Jean-Claude Fontanet, l’aîné d’une fratrie de quatre garçons, est né à Genève en 1925 ; son père, d’une famille originaire du Piémont, appartient à la deuxième génération de la famille établie à Genève. Parmi ses ascendants maternels, un musicien célèbre, le compositeur et violoniste Giovanni Battista Viotti qui dirigea l’Opéra de Paris de 1818 à 1821 et dont Jean-Claude tiendrait sa vive sensibilité à la musique. Noël Fontanet fut un dessinateur et caricaturiste célèbre de l’entre-deux-guerres et un important contributeur au Pilori aux côtés de Georges Oltramare ; autoritaire et talentueux, il pesa lourdement sur son aîné qui était d’une sensibilité extrême et d’une santé très délicate. sa mère, d’origine savoyarde, voua un attachement inconditionnel à son aîné qui le lui rendit bien.
Doué et travailleur, il commence des études à l’Ecole des Beaux-Arts, puis de lettres à l’université de Genève, mais qu’il n’achève pas. La tuberculose, attrapée au service militaire, puis de graves troubles psychiques et un état dépressif le maintiennent sa vie durant dans un état de constante alerte et entravent ses qualités sportives, son amour de la vie, ses dispositions au bonheur. La montagne, à la fois lieu de guérison et de conquête virile, l’a fasciné et instruit; la lecture des romans de Ramuz s’est inscrite dans cette passion contrariée ; comme ceux de sa génération, il aimait marcher et avancer. A la fin de sa vie, il affronte la malvoyance et la lente venue de la nuit ; il la combat de toutes ses forces pour sauvegarder la lecture et l’écriture qu’il a minuscule.
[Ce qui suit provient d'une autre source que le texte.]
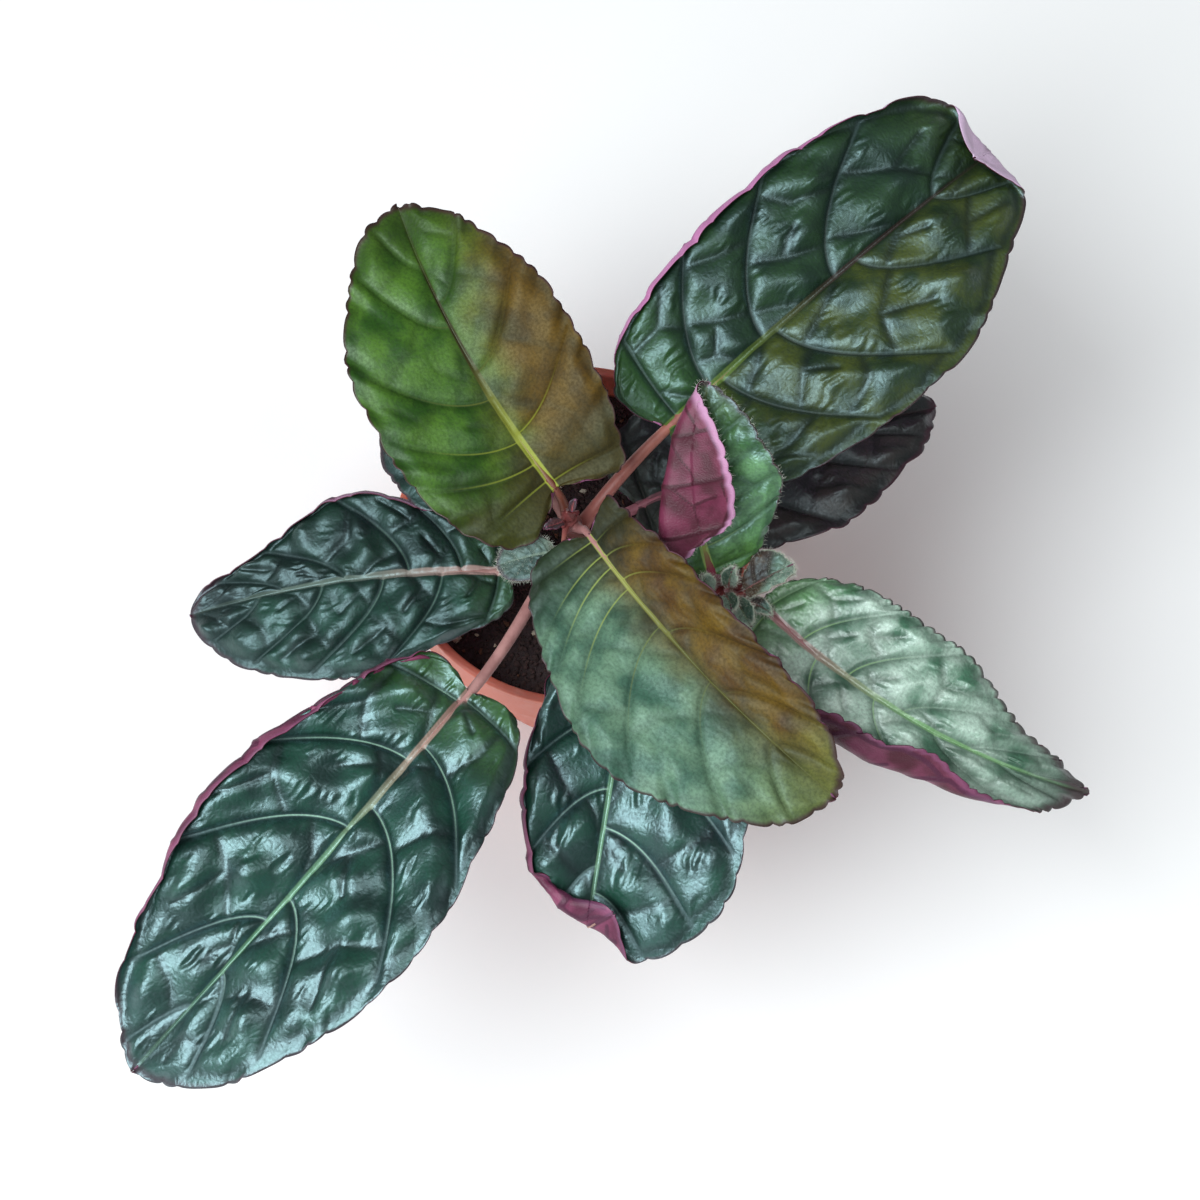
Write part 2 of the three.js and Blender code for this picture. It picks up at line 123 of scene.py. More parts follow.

Il n’aura qu’une vocation, celle de romancier, et sa vie active sera entièrement au service de la littérature et de l’écriture grâce à une discipline de fer, une volonté sans faille, une imagination débordante, un amour de la langue précise, riche de détails, ample dans ses registres et ses variations, vibrante d’harmonies secrètes ou de brusques ruptures qui déchirent. L’humour, la dérision, l’autodérision, le sens du ridicule donnent du relief à sa vision du monde et un éclat à ses observations minutieuses. Il savait rire et avec lui, on riait beaucoup, mais sur fond de désespoir, peut-être même de nihilisme. Il menait une vie simple, frugale, proche de la nature et sensible à tout ce qui se réalise et s’accomplit dans les jardins, avec son épouse, Paule, institutrice toute sa vie, aimée d’un amour absolu, et son fils.
Genève et ses alentours sont son lieu d’ancrage et le cadre de presque tous ses romans. Pour lui, comme pour Ramuz qui fut son grand modèle, les voyages sont intérieurs, et rien n’est plus riche en surprise que les lieux familiers et régulièrement arpentés.
Sa vie tient tout entière dans ses livres et dans quelques grandes amitiés littéraires d’une immense fidélité : Marcel Raymond, Alice Rivaz, Yvette Z’Graggen, Jean Vuilleumier, Yves Velan, et quelques autres. Il appréciait ses lecteurs et en faisaient vite des amis ou des confidents, conservant jusqu’à la fin ce souci de dialogues plus vastes, de communications plus ardentes que permettent les livres.